### Task description:
Your task is to quote the listing below exactly, beginning with its first line and ending on the line bearing "# ---- Driving".
_ _ _
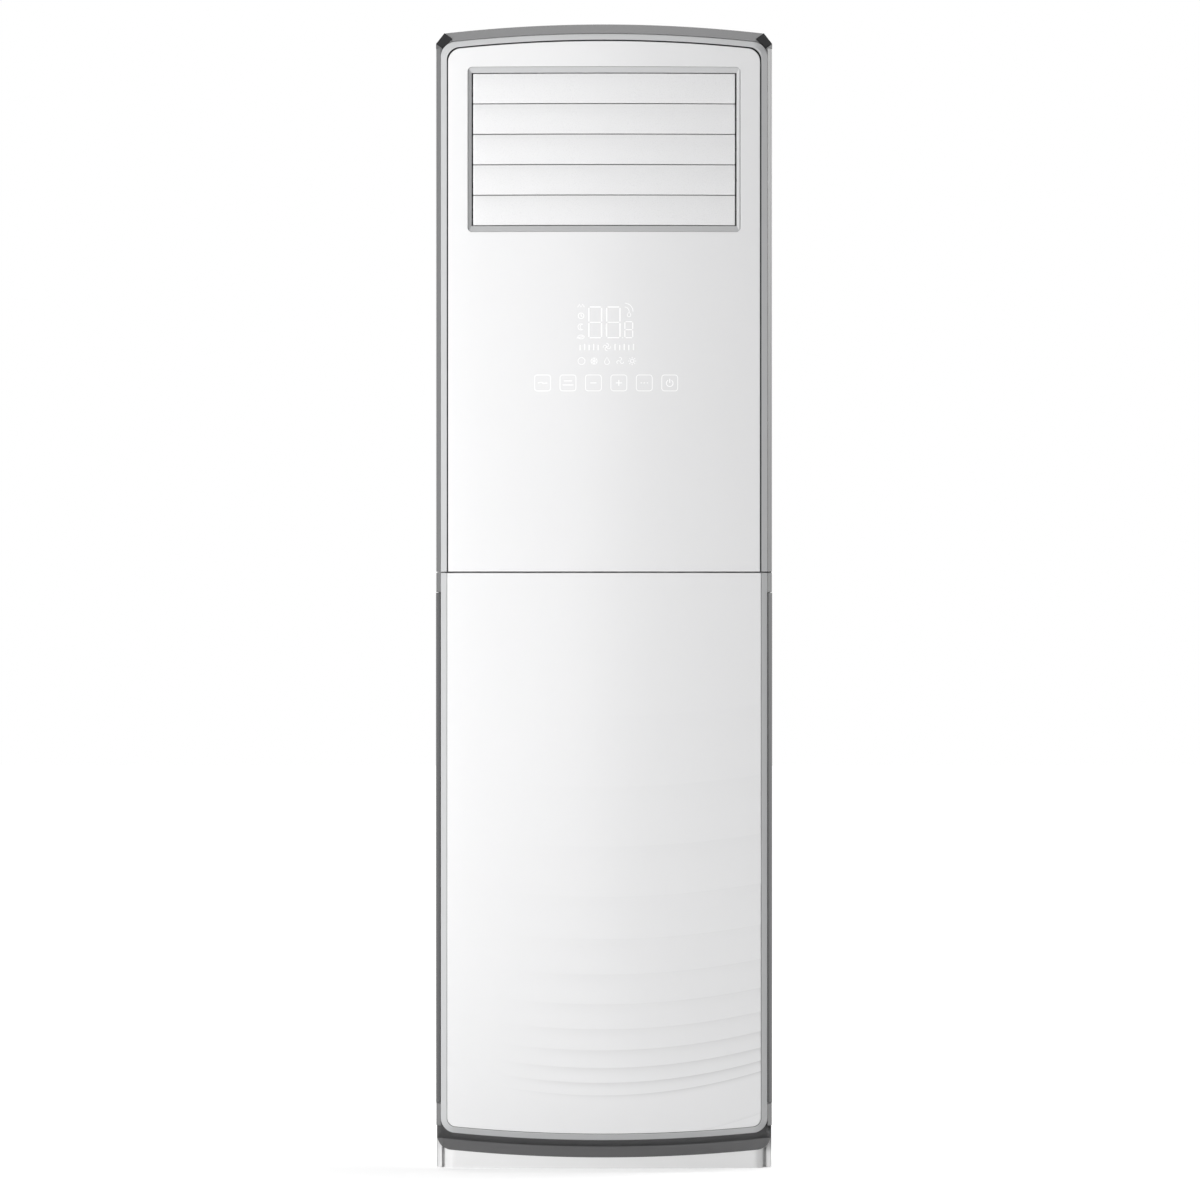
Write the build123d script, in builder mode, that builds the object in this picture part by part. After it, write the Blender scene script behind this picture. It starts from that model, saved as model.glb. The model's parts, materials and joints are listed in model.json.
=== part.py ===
from build123d import *
from math import ceil, cos, hypot, radians, sin, sqrt
import os

# Floor standing air conditioner: an upright cabinet with a bowed front, a louvred outlet at the
# top, intake grilles down both front corners, and a blower, coil and electrics inside.
# Millimetres, +Z up. The front faces -Y, +X is the viewer's right, and the origin lies on the
# floor under the middle of the cabinet.

os.makedirs("parts", exist_ok=True)

# ---- Driving dimensions ----

# Cabinet and the curves that its front follows
width = 500.0
height = 1700.0
depth = 315.0
bow_radius = 1700.0          # plan radius of the bowed front
top_arch = 2300.0            # radius of the arched upper edges, seen from the front
foot_arch = 2500.0           # radius of the arched lower edges

# Walls, shut lines and clearances
sheet = 1.2                  # sheet steel
wall = 2.5                   # moulded wall
fit = 0.3                    # gap where one piece seats on another
upper_seam = 2.0             # shut line round the upper panel
lower_seam = 0.5             # shut line round the lower panel
main_seam = 2.0              # shut line across the front
pin_play = 0.3               # radial play of a hinge pin

# Front elevation
seam_z = 886.0               # middle of the shut line across the front
top_bevel = 15.6             # height of the bevelled band over the front frame
top_bevel_depth = 22.0
frame_low = 44.0             # lower edge of the front frame, at the middle
foot_low = 16.9              # lower edge of the dark foot trim, at the middle
foot_break = 35.6            # where the foot trim's two facets meet, at the middle
foot_facet_depth = 13.0      # depth of the foot trim's lower facet
side_band = 7.5              # width of the grey band outside the frame, seen from the front
side_band_depth = 16.0
trim_inset = 0.5             # how far the side trims stand in from the grilles
cabinet_inset = 1.0          # and the sheet steel sides
foot_inset = 2.0             # and the foot trim
bezel = 9.0                  # width of the frame's sloping facet
bezel_depth = 7.0
bezel_land = 0.5             # flat strip between the facet and the panel's shut line
frame_rounding = 20.0
panel_rounding = 17.5
lower_rounding = 12.0
panel_skin = 3.0
panel_rim = 12.0             # depth of the rim that stiffens each front panel
frame_ledge = 8.0            # how far the frame reaches in behind the panels
frame_web = 2.0
corner_run = 12.6            # cut corner of the cabinet's outline
corner_drop = 16.0
corner_facet = 15.0          # width of the dark corner facets
corner_depth = 30.0

# Cabinet body
cover_height = 35.0          # height of the top cover
back_recess = 3.0
back_low = 20.0              # lower edge of the back panel
flange = 12.0
rear_flange = 10.0
plinth_half = 240.0
plinth_set_back = 27.0       # plinth front behind the front's furthest point
plinth_rounding = 15.0
pan_wall_height = 60.0
pan_floor = 1.5
anchor_spacing_x = 380.0
anchor_spacing_y = 200.0
anchor_radius = 5.0

# Side intake grilles
grille_low = 97.8
grille_high = 855.6
grille_gap = 0.8
grille_front_x = 243.7       # where the grille's front edge shows, from the middle
grille_rear_y = -31.0
grille_arc_inset = 1.4       # how far the middle of its rounded corner stands in
grille_slot = 4.0
grille_pitch = 9.0
grille_depth = 9.0           # depth of the grille's rim
hinge_pin_radius = 2.0
hinge_pin_length = 5.0
hinge_inset_x = 5.0
hinge_inset_y = 3.0
hinge_plate = 14.0
filter_thickness = 4.0
net_thickness = 0.6
net_rib = 3.0
net_columns = 5
net_thread = 1.0

# Air outlet and louvres
outlet_low = 1399.7
outlet_high = 1626.7
outlet_half = 196.5
ring_side = 5.5              # width of the bevelled ring beside the opening
ring_top = 8.5
ring_depth = 5.0
ring_rounding = 7.0
ring_bevel = 4.5
louvre_count = 5
louvre_gap = 1.0
louvre_end_gap = 2.0
louvre_set_back = 5.0
louvre_thickness = 7.5
louvre_pin_radius = 2.5
crank_radius = 12.0
crank_pin_radius = 2.0
crank_arm = 2.0
bar_thickness = 3.0
bar_width = 6.0
motor_radius = 10.5
motor_offset = 8.5           # from the motor's shaft back to its middle
motor_length = 18.0
motor_bite = 8.0             # how far a driven pin reaches into its motor

# Vanes behind the louvres
vane_count = 6
vane_chord = 44.0
vane_thickness = 2.4
vane_y = -80.0
vane_pin_radius = 2.5
vane_crank = 16.0
duct_gap = 5.5               # from the opening's edge to the duct wall
duct_rear_y = 110.0
duct_turn = 90.0             # radius of the duct's upper rear corner
duct_lip_y = -50.0
duct_collar = 4.0            # depth of the rim round the duct's mouth

# Blower
blower_z = 350.0
wheel_radius = 155.0
wheel_width = 100.0
wheel_y = 2.0
blade_count = 36
blade_depth = 27.0
blade_thickness = 1.6
blade_angle = 25.0           # degrees that each blade is turned from its radius
scroll_tongue = 178.0        # scroll radius at the tongue
scroll_end = 232.0           # scroll radius where the duct starts
tongue_angle = 60.0
housing_half = 60.0
inlet_radius = 132.0
inlet_lip = 8.0
shaft_radius = 6.0
shaft_play = 0.4
hub_radius = 16.0
hub_length = 25.0
vent_count = 6               # holes round the hub
vent_radius = 16.0
vent_circle = 77.5
fan_motor_radius = 62.0
fan_motor_length = 66.0
mount_radius = 9.0
mount_height = 10.0
mount_circle = 48.0
mount_count = 4
bracket_side = 170.0
bracket_sheet = 2.0
bracket_rounding = 10.0
partition_z = 868.0
stand_thickness = 4.0
stand_x = 70.0

# Coil, drain and pipes
coil_width = 400.0
coil_length = 430.0
coil_thickness = 44.0
coil_z = 1130.0
coil_lean = 15.0             # degrees from upright
fin_pitch = 8.0
fin_groove = 1.6
end_plate = 1.5
end_plate_margin = 10.0
tube_radius = 4.5
tube_pitch = 22.0
row_offset = 11.0
bend_count = 8
chamber_y = -58.0            # front face of the chamber cover
pan_lip = 20.0
pan_half = 204.6
gas_radius = 7.94            # 5/8 inch pipe
liquid_radius = 4.76         # 3/8 inch pipe
hose_radius = 9.0
hose_bore = 7.0
spout_length = 10.0          # the drain pan's spout
gas_x = -224.0
liquid_x = -210.0
hose_x = -184.0
pipe_y = 90.0
gas_exit_z = 105.0
liquid_exit_z = 145.0
hose_exit_z = 125.0
pipe_end_y = 150.0
pipe_bend = 32.0
liquid_turn_bend = 5.06      # the capillary end's tight turn at the coil
header_bend = 128.0          # where the gas header turns from the coil's lean to upright
nut_length = 14.0
gas_nut = 11.1               # corner radius of each flare nut
liquid_nut = 8.1
window_low = 85.0
window_high = 165.0
window_left = -238.0
window_right = -165.0
grommet_lip = 4.0
gland_x = -135.0
gland_radius = 8.0
gland_bore = 4.0
gland_nut = 12.0
gland_nut_length = 4.0
gland_length = 16.0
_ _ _
### Final answer:
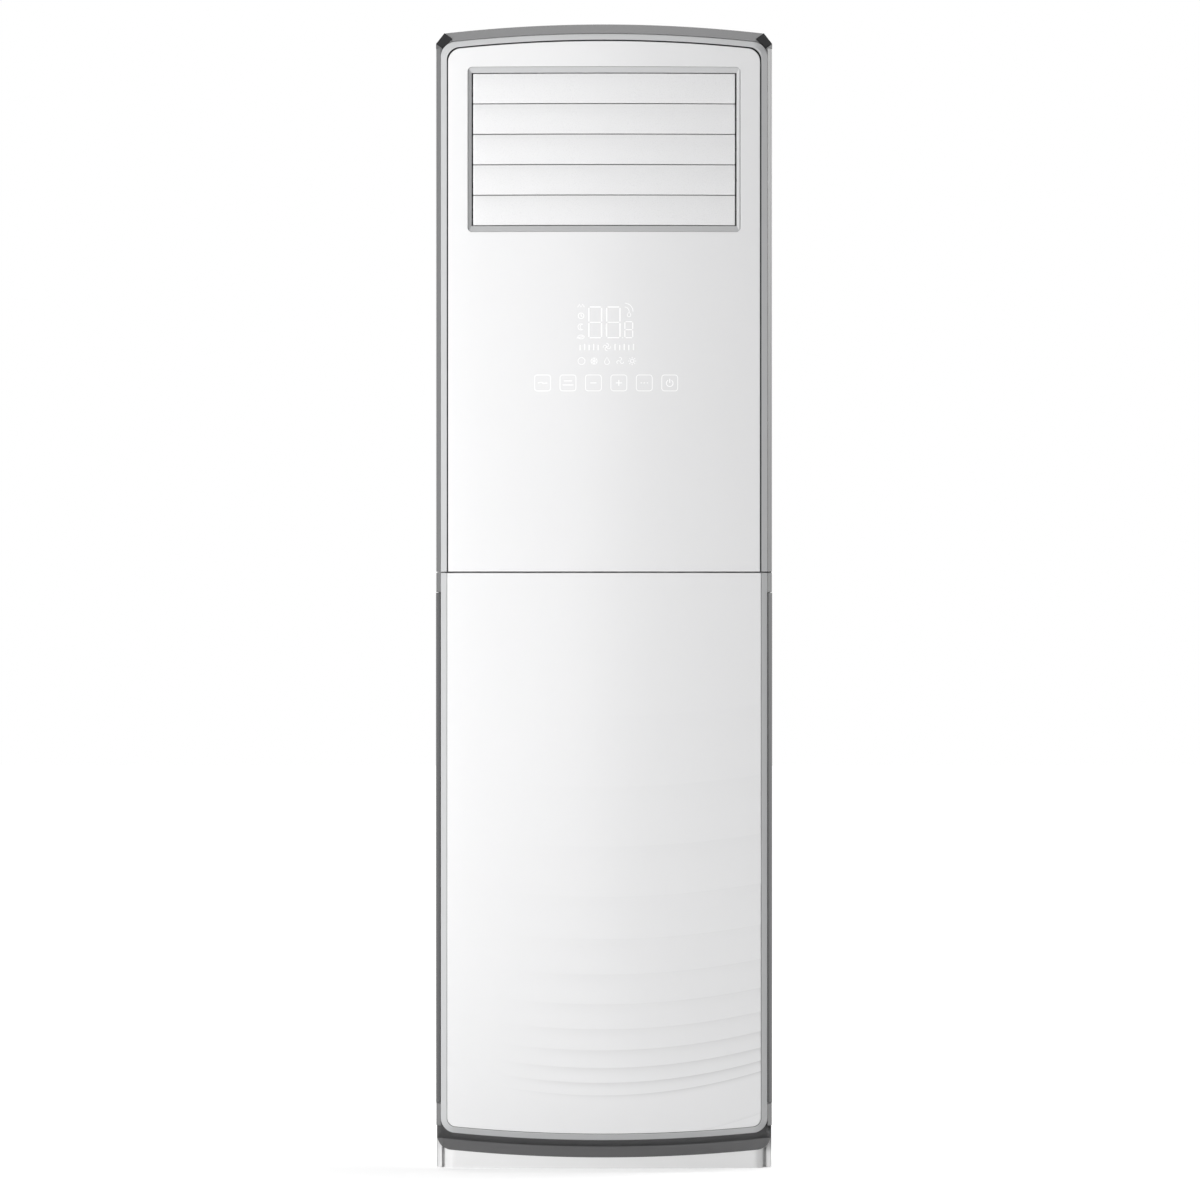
Write the build123d script, in builder mode, that builds the object in this picture part by part. After it, write the Blender scene script behind this picture. It starts from that model, saved as model.glb. The model's parts, materials and joints are listed in model.json.
=== part.py ===
from build123d import *
from math import ceil, cos, hypot, radians, sin, sqrt
import os

# Floor standing air conditioner: an upright cabinet with a bowed front, a louvred outlet at the
# top, intake grilles down both front corners, and a blower, coil and electrics inside.
# Millimetres, +Z up. The front faces -Y, +X is the viewer's right, and the origin lies on the
# floor under the middle of the cabinet.

os.makedirs("parts", exist_ok=True)

# ---- Driving dimensions ----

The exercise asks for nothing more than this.